Another reason that helped make waste-to-energy incinerators popular in countries such as Sweden is the cheap cost of energy from waste, even if plants require considerable initial investment.
Many facilities are paid to receive waste.
But one Swedish official told EUobserver that the government is worried that the country has built more incinerators than can be fed.
Importing trash
Sweden has for years had to import trash from other countries.
That recourse could come under pressure as the average EU citizen's trash heap gets smaller every year and recycling rates increase.
The Commission's sharpening of the ecodesign directive, which aims to re-design products so that they fit better into the circular economy, will also help to eliminate some waste that cannot be recycled.
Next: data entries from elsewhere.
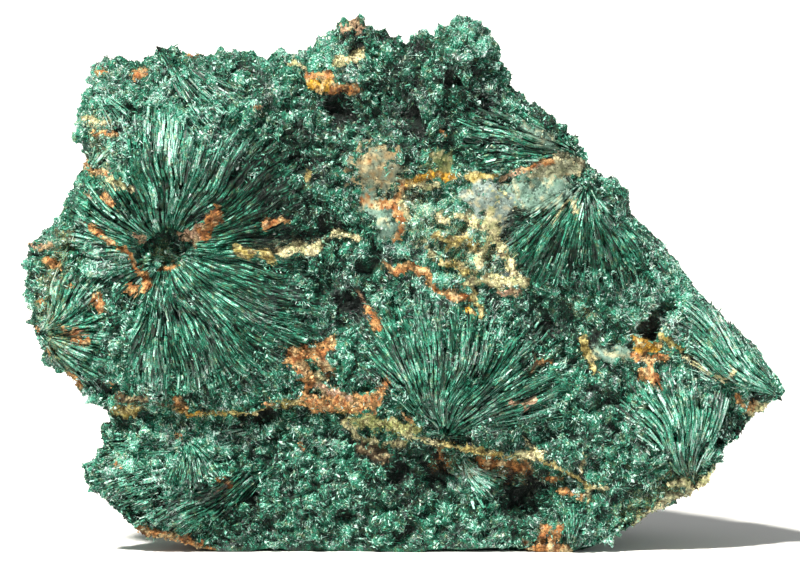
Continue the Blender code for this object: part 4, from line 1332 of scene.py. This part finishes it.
for group, members in GROUPS.items():
    side = 1 if group == "back" else -1
    made = [spray_sheet(name, list(SPRAYS[side]).index(name), side) for name in members]
    starts = np.cumsum([0] + [len(points) for points, *_ in made])
    points, shades, flows = (np.concatenate([sheet[part] for sheet in made]) for part in (0, 2, 3))
    triangles = np.concatenate([faces + start for (_, faces, *_), start in zip(made, starts)])
    dust = dust_at(points)
    sheet_mesh = mesh_of(group + "_sheets", points, triangles)
    colour, amount, soft = coating(points)
    store(sheet_mesh, coat=coats(colour, amount), crusting=amount, silk=soft, shade=shades, dust=dust,
          flow=flows)
    sheet_mesh.materials.append(ground_finish)
    sheet = placed(bpy.data.objects.new(group + "_sheets", sheet_mesh))
    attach(sheet, "root")
    print(sheet.name, len(triangles), "triangles")

# %% [markdown]
# ## Trees that stand a form on every point
#
# A loose fibre is a three-sided needle, a splinter a prism that tapers by about a quarter, and a grain a
# small faceted crumb. Thousands of each differ only in place, direction, size and shade, so Geometry Nodes
# make them: each point of a bare mesh carries those values as attributes, and the tree stands a form on
# every point. Four triangles a needle and eight a splinter or a grain keep two hundred thousand affordable.

# %% Standing a form on every point
CLOUD_KEYS = ("axis", "face", "size", "coat", "shade", "crusting", "dust")
SPENT_KEYS = ("axis", "face", "size")


def standing(tree, points, form, material):
    """Stands a form on every point, turned and sized by the points' attributes, and makes it real."""
    axis, face, size = (add(tree, "GeometryNodeInputNamedAttribute", {"Name": key},
                            data_type="FLOAT_VECTOR").outputs["Attribute"] for key in SPENT_KEYS)
    turn = add(tree, "FunctionNodeAxesToRotation", {"Primary Axis": axis, "Secondary Axis": face},
               primary_axis="Z", secondary_axis="X").outputs["Rotation"]
    cloud = add(tree, "GeometryNodeMeshToPoints", {"Mesh": points}).outputs["Points"]
    flat = add(tree, "GeometryNodeSetShadeSmooth", {"Geometry": form,
                                                    "Shade Smooth": False}).outputs["Geometry"]
    made = add(tree, "GeometryNodeInstanceOnPoints", {"Points": cloud, "Instance": flat, "Rotation": turn,
                                                      "Scale": size}).outputs["Instances"]
    real = add(tree, "GeometryNodeRealizeInstances", {"Geometry": made}).outputs["Geometry"]
    return add(tree, "GeometryNodeSetMaterial", {"Geometry": real, "Material": material}).outputs["Geometry"]


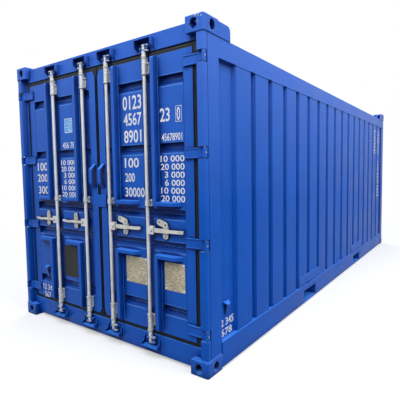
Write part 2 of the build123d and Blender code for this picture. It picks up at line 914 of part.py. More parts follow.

Stengler said it would take years, though, before that would affect waste generation.
"We have to be careful with capacity planning and take into account waste prevention and recycling efforts. We do not want overcapacity," she said.
Sweden was a "specific case"; there is no overcapacity in Europe as a whole.
Stengler added that the lack of reliable statistics was a big issue in capacity discussions.
"Eurostat figures are based on definitions and calculations which diverge between countries," she said, referring to the EU Commission's in-house bureau.
There were no reliable figures for commercial and industrial waste that is rejected by recycling facilities.
Ercolini, meanwhile, insisted there was no such thing as non-preventable waste.
He recently convinced Capannori's local paper mill to look for ways to transform non-recyclable pulp into plastics. The research project receives EU funding.
"Not many things stand between us and a world without trash," he said. "We need to change the way we think about waste, some innovation and, maybe, some brave politicians."